Originally written in Hungarian, Tatrallyay decided it was his own responsibility to translate his four part series "Autumnal Question" into English. The full text of the first part of the series appears below:
Fall has come,
summer flees;
under the redding oak tree
what lurks for me?
Like an unfinished prayer, the fragmentary, mostly monosyllabic syntax immediately arrests readers' senses. Here, again, (as where we began with Betts's work) is the unavoidable question, the poet's addiction, the begging to know what comes after this life. The short lines of the poem infer moments of untranslatability, or perhaps, even, insinuate the fear of speaking the truth. Regardless, it is in these quiet moments that the poem lives. Throughout "Autumnal Question", "summer" and "fall" are void of color, and the lines harbor no true specificity; still, they speak to readers through the unsaid knowledge of what follows fall: winter. Death.
In "Autumnal Question II", the speaker wonders "what clouds there, all dressed in black", and the meditative sequence continues on to personify earthly matters as agents of the after-life. Tatrallyay's work describes a Death readers are comfortable imagining, a death we fear, and attempt, though in vain, to avoid. According to the speaker in "Death strikes up...", Death
"madly jeers at life's symphony -
the tragic, daring song of earth."
The image is familiar: a dark-cloaked, eerily-mouthed reaper mocking his way about earth.
Whether the lens is narrowly focused on the anticipation of what lies after this physical world, or broadened to contemplate spiritual and emotional solitude, the tone of Tatrallyay's poetry is craftily managed by provocative, insular soundscapes. The clever wordplay present in "Echoes", demonstrates the muscular integrity present in his many years of writing. The poem begins:
"The distilled soul's silent song
yearns to break out, to penetrate
the evening's thickening mist..."
Visually and verbally, the pulling sounds of "distilled" "evening" and "thickening", contrasted, ironically, to the strong "i" in "silent", propels the movement of the poem backward and forward, creating an immeasurable capacity to the poem's shape. The poem calls upon the title of Tatrallyay's manuscript, "Cello's Tears" in the last stanza of the poem:
"Oh, these echoes reverberate
sonorously, like cello's tears
streaming among silhouettes..."
In their confessional tone, Tatrallyay's poems transform into philosophical meditations on the human condition. His poems seem emotional ramifications to a soul deeply altered by the world him. They are observant, finely-tuned recordings of thought.

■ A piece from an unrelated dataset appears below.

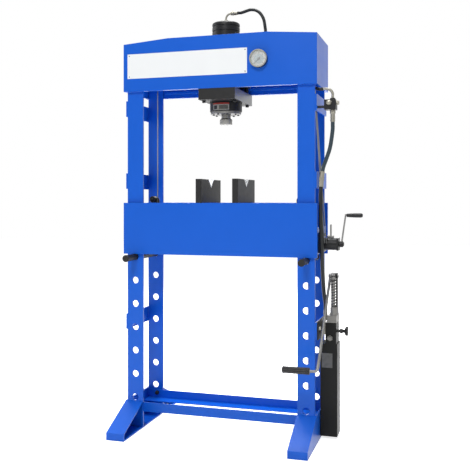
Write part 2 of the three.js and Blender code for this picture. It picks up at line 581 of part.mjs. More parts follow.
// The pump head: a block with the plunger's barrel and the hose port on top.
add('pump_head', cut(join(block(headPlate, [tankFront, tankBack], [blockTop + seat, headPlateTop]),
  bar('z', 15, headPlateTop - 1, barrelTop, [plungerX, plungerY, 0]),
  bar('x', 6, pumpPort.x, headPlate[0] + 1, [0, pumpPort.y, pumpPort.bottom + 8], 16),
  bar('z', 9, pumpPort.bottom, pumpPort.top, [pumpPort.x, pumpPort.y, 0], 16)),
bar('z', plungerRadius + running, headPlateTop + 4, barrelTop + 5, [plungerX, plungerY, 0])), aluminium);

const pivot = { y: 152, z: 742, radius: 8 };
const cheekX = [[plungerX - 14, plungerX - 8], [plungerX + 8, plungerX + 14]];
const cheekBase = [136, 188];
function cheek(x0, x1) {
  const crest = Array.from({ length: 9 }, (_, i) => {
    const angle = (Math.PI * i) / 8;
    return [pivot.y + 16 * Math.cos(angle), pivot.z + 16 * Math.sin(angle)];
  });
  const base = headPlateTop + seat;
  const plate = sidePlate([[cheekBase[0], base], [cheekBase[1], base], ...crest], x0, x1);
  return cut(plate, bar('x', pivot.radius + running, x0 - 5, x1 + 5, [0, pivot.y, pivot.z]));
}
cheekX.forEach(([x0, x1], i) => add(`pump_cheek_${i === 0 ? 'left' : 'right'}`, cheek(x0, x1), black));

// The lever turns in the cheeks; its lug presses the plunger, its rod runs forward to the pedal.
const leverX = plungerX - 20;
const gripY = -176;
const gripZ = 372;
const gripCap = leverX - 153;
const rodPoints = [[leverX, pivot.y, pivot.z]];
for (const share of [0.25, 0.5, 0.75, 0.92]) {
  rodPoints.push([leverX, pivot.y + share * (gripY - pivot.y), pivot.z + share * (gripZ + 16 - pivot.z)]);
}
rodPoints.push([leverX - 6, gripY, gripZ + 4], [leverX - 24, gripY, gripZ], [leverX - 50, gripY, gripZ], [gripCap + 3, gripY, gripZ]);
const noseY = plungerY;
const noseZ = pivot.z + 10;
const noseRadius = 9;
const lug = join(bar('x', 13, cheekX[0][1] + seat, cheekX[1][0] - seat, [0, pivot.y, pivot.z]),
  bar('x', noseRadius, cheekX[0][1] + seat, cheekX[1][0] - seat, [0, noseY, noseZ]),
  sidePlate([[noseY, noseZ - noseRadius], [pivot.y, noseZ - noseRadius], [pivot.y, pivot.z + 12], [noseY, noseZ + noseRadius]],
    cheekX[0][1] + seat, cheekX[1][0] - seat));
add('pump_lever', join(tube(rodPoints, 12, 24, 10), bar('x', pivot.radius, leverX - 8, cheekX[1][1] + 4, [0, pivot.y, pivot.z]),
  bar('x', 12, leverX - 6, cheekX[0][0] - seat, [0, pivot.y, pivot.z]), lug), steel);
const pedalEnd = gripCap + 118;
add('pedal_grip', cut(bar('x', 15.5, gripCap, pedalEnd, [0, gripY, gripZ], 20),
  bar('x', 6 + seat, gripCap + 3 - seat, pedalEnd + 5, [0, gripY, gripZ], 20)), rubber);

const plungerTop = noseZ - noseRadius - seat;
const plungerStart = headPlateTop + 20;
const springSeat = plungerTop - 12;
add('pump_plunger', join(bar('z', plungerRadius, plungerStart, plungerTop, [plungerX, plungerY, 0]),
  bar('z', 13.3, springSeat, springSeat + 5, [plungerX, plungerY, 0])), steel);
add('plunger_spring', coil(11.5, 3.5, barrelTop + seat, springSeat - seat, 11, [plungerX, plungerY]), darkSteel);

const knob = { y: 130, z: 493 };
const knobStart = blockX[1] + seat;
const lobes = Array.from({ length: 40 }, (_, i) => {
  const angle = (2 * Math.PI * i) / 40;
  const radius = 22 + 1.5 * Math.cos(5 * angle);
  return [knob.y + radius * Math.cos(angle), knob.z + radius * Math.sin(angle)];
});
add('release_knob', join(sidePlate(lobes, knobStart + 36, knobStart + 50),
  bar('x', 6, knobStart, knobStart + 38, [0, knob.y, knob.z], 16),
  bar('x', 11, knobStart + 12, knobStart + 26, [0, knob.y, knob.z], 6)), black);

// Pump hose: from the valve block down to the port on the pump head.
const hoseStart = lowerPort - ferruleHeight - hoseEnd;
const past = (distance) => tieOuter + distance; // out from the tie plates
const pumpHosePoints = [[portX, hoseLane, hoseStart], [portX, hoseLane, hoseStart - 12],
  [portX, hoseLane, hoseStart - 28], [portX - 4, 48, 1375], [past(54.7), 44, 1325], [past(39.7), 40, 1278],
  [past(26.7), 36, 1240], [past(20.7), 32, 1205], [past(17.7), 28, 1160], [past(16.7), 26, 1100],
  [past(16.7), 26, 1040], [past(17.7), 26, 980], [past(19.7), 27, 920], [past(20.7), 32, 870], [past(20.7), 44, 815],
  [past(19.7), 62, 760], [past(18.7), 84, 710], [past(18.7), 104, 665], [past(20.7), 116, 636],
  [pumpPort.x, pumpPort.y, 618], [pumpPort.x, pumpPort.y, 604], [pumpPort.x, pumpPort.y, pumpPort.top + hoseEnd]];
add('pump_hose', tube(pumpHosePoints, hoseDiameter, 44, 8), rubber);

export default press;
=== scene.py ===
"""A hydraulic shop press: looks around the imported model, in metres, +Z up, the operator on the -Y side."""

import json
import math

import bmesh
import bpy
from mathutils import Matrix, Vector
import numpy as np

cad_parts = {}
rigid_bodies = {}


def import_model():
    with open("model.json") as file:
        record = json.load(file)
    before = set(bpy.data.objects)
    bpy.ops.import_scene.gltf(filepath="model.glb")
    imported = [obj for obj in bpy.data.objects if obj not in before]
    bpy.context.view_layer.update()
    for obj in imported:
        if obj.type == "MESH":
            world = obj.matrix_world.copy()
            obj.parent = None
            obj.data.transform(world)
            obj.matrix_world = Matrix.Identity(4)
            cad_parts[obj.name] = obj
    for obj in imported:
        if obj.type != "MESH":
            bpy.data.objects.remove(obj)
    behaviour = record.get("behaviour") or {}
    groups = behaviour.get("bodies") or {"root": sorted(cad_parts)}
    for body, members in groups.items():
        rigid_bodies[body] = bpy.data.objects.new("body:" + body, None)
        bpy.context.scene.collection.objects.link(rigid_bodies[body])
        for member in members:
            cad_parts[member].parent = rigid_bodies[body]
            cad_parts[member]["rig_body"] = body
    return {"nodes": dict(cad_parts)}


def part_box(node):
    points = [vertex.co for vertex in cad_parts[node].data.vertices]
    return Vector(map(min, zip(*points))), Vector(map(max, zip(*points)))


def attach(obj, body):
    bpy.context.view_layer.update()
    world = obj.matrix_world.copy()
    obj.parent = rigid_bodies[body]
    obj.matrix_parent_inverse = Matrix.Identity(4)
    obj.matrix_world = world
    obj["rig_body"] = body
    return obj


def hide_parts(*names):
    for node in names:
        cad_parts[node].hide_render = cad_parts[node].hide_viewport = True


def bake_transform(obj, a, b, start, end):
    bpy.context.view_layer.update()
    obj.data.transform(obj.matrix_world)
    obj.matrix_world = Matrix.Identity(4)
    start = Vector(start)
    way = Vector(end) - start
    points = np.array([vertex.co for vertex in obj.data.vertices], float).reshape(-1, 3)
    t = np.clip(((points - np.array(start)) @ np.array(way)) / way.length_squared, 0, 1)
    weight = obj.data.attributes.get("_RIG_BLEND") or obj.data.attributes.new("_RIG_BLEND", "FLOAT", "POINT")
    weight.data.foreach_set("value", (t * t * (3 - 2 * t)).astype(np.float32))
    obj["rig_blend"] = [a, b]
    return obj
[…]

Tatrallay experienced early publishing credits, but took time off from his poetry to work in government, environmental entrepreneurship and to focus on family and athletics – he was an épeé fencer in the 1976 Olympic Games in Montreal. Now, retired, and a grandfather, Tatrallyay has returned to his creative work, and "Cello's Tears", with a reinvigorating zest, redefining the boundaries of what it means to be an emerging poet in the contemporary world. Poets like Tatrallay prove there is always room to welcome and learn from well-trained, highly-educated, patient writers who have kept their great work secret, and whose work, thankfully, has shouted that it is time to be read.
Whatever this summer brings you, I hope you spend some time getting to know Genevieve Betts, Wesley Rothman, Duy Doan, and Geza Tatrallyay. And then, because you can, I hope you write your own villanelle or pantoum, or verse, or even a line scribbled down on a napkin or texted to yourself on your phone's notepad. There's no reason not to! This summer, take a deeper listen to the world around.